The only position on which the defendant can resist the pretensions of the plaintiff is that the placer ground, for a patent of which he applied, does not embrace the lode claim. The effect to be given to that position depends upon the answer to the question whether, at the time of his application, any vein or lode was known to exist within the boundaries of the placer claim, which was not included in his application. Section 2333 of the Revised Statutes provides that, when one applies for a placer patent who is at the time in the possession of a vein or lode included within its boundaries, he must state that fact; and then, on payment of the sum required for a vein or lode and 25 feet on each side of it, at $5 an acre, and $2.50 an acre for the placer claim, a patent will issue to him covering both the placer claim and the lode.

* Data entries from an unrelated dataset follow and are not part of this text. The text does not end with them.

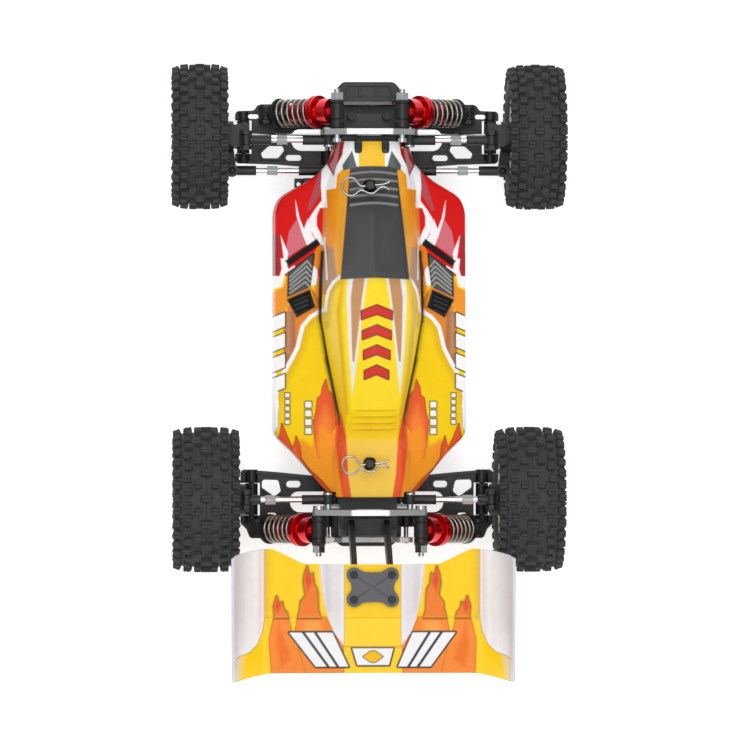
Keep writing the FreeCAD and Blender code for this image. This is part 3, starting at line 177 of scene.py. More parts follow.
# ------------------------------------------------------------------ CAD nodes
def islands(obj):
    """Separate solids of a node as (face numbers, lowest corner, highest corner) in mm."""
    mesh = obj.data
    co = np.empty(len(mesh.vertices) * 3)
    mesh.vertices.foreach_get("co", co)
    co = co.reshape(-1, 3) / MM
    _, weld = np.unique(np.round(co, 3), axis=0, return_inverse=True)
    weld = weld.reshape(-1)
    corner = np.empty(len(mesh.loops), int)
    mesh.loops.foreach_get("vertex_index", corner)
    start = np.empty(len(mesh.polygons), int)
    mesh.polygons.foreach_get("loop_start", start)
    ends = np.append(start[1:], len(corner))
    faces = weld[corner]
    owner = np.repeat(np.arange(len(start)), ends - start)
    label = np.arange(weld.max() + 1)    # each point takes the lowest label of its faces, until none changes
    while True:
        low = np.full(len(start), len(label))
        np.minimum.at(low, owner, label[faces])
        fresh = label.copy()
        np.minimum.at(fresh, faces, low[owner])
        fresh = fresh[fresh]
        if np.array_equal(fresh, label):
            break
        label = fresh
    face_label = label[faces[start]]
    point_label = label[weld]
    found = []
    for key in np.unique(face_label):
        inside = co[point_label == key]
        found.append((np.nonzero(face_label == key)[0], inside.min(0), inside.max(0)))
    return found


def finish(node, default, rules=()):
    """Gives a node its material, or each of its solids that of the first rule which fits it."""
    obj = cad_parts[node]
    names = [default] + [name for _, name in rules]
    obj.data.materials.clear()
    for name in names:
        obj.data.materials.append(MATERIALS[name])
    index = np.zeros(len(obj.data.polygons), int)
    if rules:
        for faces, low, high in islands(obj):
            size, middle = high - low, (high + low) / 2
            middle[1] -= SHIFT
            for number, (test, _) in enumerate(rules, 1):
                if test(size, middle):
                    index[faces] = number
                    break
    obj.data.polygons.foreach_set("material_index", index)
    obj.data.update()


def blacken_eye(node):
    """Gives the moulded eye at the upper or lower end of a shock its own black material."""
    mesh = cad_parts[node].data
    side = -1 if node.endswith("left") else 1
    top, down, length = shock_axis(FRONT if node.startswith("front") else REAR, side)
    centre = np.empty(len(mesh.polygons) * 3)
    mesh.polygons.foreach_get("center", centre)
    away = centre.reshape(-1, 3) / MM - (0, SHIFT, 0) - top
    if "shaft" in node:
        black = away @ down > length - SEAT_END
    else:
        black = np.hypot(away[:, 0], away[:, 2]) < EYE_RADIUS
    mesh.materials.append(MATERIALS["black_nylon"])
    mesh.polygons.foreach_set("material_index", black.astype(int))
    mesh.update()


def finish_nodes():
    """Materials of all CAD nodes that stay in view; a rule tests a solid's size s and middle m, in mm."""
    plain = {
        "chassis_plate": "dark_alloy",
        "front_shock_tower": "silver_alloy",
        "rear_shock_tower": "silver_alloy",
        "wing_plate": "grey_nylon",
        "body_clips": "spring_steel",
        "front_differential": "gear_steel",
        "rear_differential": "gear_steel",
    }
    rules = {
        "motor": ("motor_can", [
            (lambda s, m: s[1] < 3.5, "dark_alloy"),
            (lambda s, m: s[1] < 14, "black_nylon"),
        ]),
        "motor_pinion": ("gear_steel", [(lambda s, m: s[0] < 4, "steel")]),
        "center_shaft": ("steel", [
            (lambda s, m: s[0] > 20, "black_nylon"),
            (lambda s, m: s[1] < 5, "black_steel"),
        ]),
        "battery_pack": ("battery_wrap", [(lambda s, m: s[1] < 20, "black_nylon")]),
        "hinge_pins_and_screws": ("steel", [
            (lambda s, m: s[0] > 40, "silver_alloy"),
            (lambda s, m: m[2] > 90, "black_steel"),
            (lambda s, m: s[2] > 24, "black_steel"),
            (lambda s, m: s[1] < 3.8 and 50 < m[2] < 58, "black_steel"),
        ]),
    }
    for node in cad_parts:
        if "tyre" in node or node in ("body_shell", "rear_wing", "shock_springs"):
            continue
        if "camber_link" in node or "tie_rod" in node:
            finish(node, "black_nylon", [(lambda s, m: s[2] < 5.2 and s[1] < 5.2, "steel")])
        elif "shock_body" in node:
            finish(node, "red_alloy")
            blacken_eye(node)
        elif "rim" in node:
            finish(node, "steel", [(lambda s, m: s[2] > 30, "rim_plastic")])
        elif "lower_arm" in node:
            finish(node, "steel", [(lambda s, m: s[0] > 20, "black_nylon")])
        elif "shock_shaft" in node:
            finish(node, "steel")
            blacken_eye(node)
        elif "shaft" in node and node != "center_shaft":
            finish(node, "steel")
        elif node in rules:
            finish(node, *rules[node])
        else:
            finish(node, plain.get(node, "black_nylon"))


# ------------------------------------------------------------------ mesh building
def mesh_piece(name, points, faces, mat):
    """Object from points in mm and lists of faces."""
    mesh = bpy.data.meshes.new(name)
    mesh.from_pydata(placed(points).tolist(), [], [list(map(int, f)) for f in faces])
    mesh.materials.append(MATERIALS[mat])
    mesh.polygons.foreach_set("use_smooth", [True] * len(mesh.polygons))
    mesh.update()
    obj = bpy.data.objects.new(name, mesh)
    bpy.context.scene.collection.objects.link(obj)
    return obj


def grid_faces(rows, columns, wrap_rows=False, wrap_columns=False):
    """Four-sided faces of a grid of points, closed round where wrapped."""
    i = np.arange(rows if wrap_rows else rows - 1)
    j = np.arange(columns if wrap_columns else columns - 1)
    i, j = (g.ravel() for g in np.meshgrid(i, j, indexing="ij"))
    i2, j2 = (i + 1) % rows, (j + 1) % columns
    return np.stack([i * columns + j, i2 * columns + j, i2 * columns + j2, i * columns + j2], 1)


def curve_through(points, steps):
    """Smooth open curve through points, with the given steps between each pair."""
    p = np.array(points, float)
    p = np.vstack([2 * p[0] - p[1], p, 2 * p[-1] - p[-2]])
    t = np.linspace(0, 1, steps, endpoint=False)[:, None]
    out = []
    for a, b, c, d in zip(p, p[1:], p[2:], p[3:]):
        bend = (2 * a - 5 * b + 4 * c - d) * t ** 2
        twist = (3 * b - a - 3 * c + d) * t ** 3
        out.append(0.5 * (2 * b + (c - a) * t + bend + twist))
    return np.vstack(out + [p[-2:-1]])


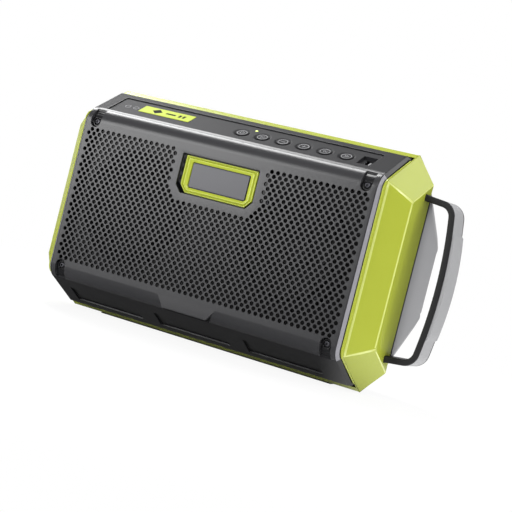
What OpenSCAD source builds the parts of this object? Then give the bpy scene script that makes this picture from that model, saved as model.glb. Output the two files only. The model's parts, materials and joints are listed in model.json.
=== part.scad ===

But it also provides that, where a vein or lode is known to exist at the time within the boundaries of a placer claim, the application for a patent, which does not also include an application for the vein or lode, will be construed as a conclusive declaration that the claimant of the placer claim has no right of possession to the vein or lode; and also that, where the existence of a vein or lode in a placer claim is not known at the time of the application for a patent, that instrument will convey all valuable mineral and other deposits within its boundaries.
It does not appear in the present case that a patent of the United States has been issued to the plaintiff; but it appears that he has complied with all the proceedings essential for the issue of such a patent. He is therefore the equitable owner of the mining ground, and the government holds the premises in trust for him, to be delivered upon the payments specified. We accordingly treat him, in so far as the questions involved in this case are concerned, as though the patent had been delivered to him. Being entitled to it, he has a right to ask a determination of any claim asserted against his possession which may throw doubt upon his title. When it can be said that a lode or vein is known to exist in a placer mining claim, within the meaning of section 2333 of the Revised Statutes, was considered to some extent in Reynolds v. Mining Co., 116 U. S. 687, 6 Sup. Ct. Rep. 601, and Mining Co. v. Reynolds, 124 U. S. 374, 8 Sup. Ct. Rep. 598, and also in Noyes v. Mantle, 127 U. S. 348, 353, 8 Sup. Ct. Rep. 1132; and some of the difficulties in giving an answer that would be applicable to all cases were there stated. In the present case no difficulty arises, for the question was left to the jury, and decided by them. The court instructed them to the effect that if they believed that the premises were located by the grantors and predecessors in interest of the plaintiff as a placer mining claim in accordance with law, and they continued to hold the premises until conveyed to the plaintiff, and the plaintiff continued to hold them up to the time of his application for a patent therefor, and at the time of such application there was no known lode or vein within the boundaries of the premises claimed, their verdict should be for the plaintiff. The jury, having found a general verdict for the plaintiff, must be deemed to have found that no such lode as claimed by the defendant existed when the application of the plaintiff for a patent was filed. We may also add to what is thus concluded by the verdict that there was no evidence of any lode existing within the boundaries of his claim, either when the plaintiff made his application, or at any time before. The discovery by the defendant of the Dahl lode, two or three hundred feet outside of those boundaries, does not, as observed by the court below, create any presumption of the possession of a vein or lode within those boundaries, nor, we may add, that a vein or lode existed within them.
It is earnestly objected to the title of the plaintiff that he did not present any proof that the mining ground claimed by him was placer ground. It appeared that the ground had been surveyed and returned by the surveyor general of Montana to the local land-office as mineral land; and the defendant, in asserting the possession of a lode upon it, admits its mineral character. That it was placer ground is conclusively established, in this controversy, against the defendant, by the fact that no adverse claim was asserted by him to the plaintiff's application for a patent of the premises as such ground. That question is not now open to litigation by private parties seeking to avoid the effect of the plaintiff's proceedings.
Several questions presented by the plaintiff in error in his brief we do not notice, because they arise only upon the motion made by him for a new trial. The rulings upon such a motion are not open to consideration in this court. Judgment affirmed.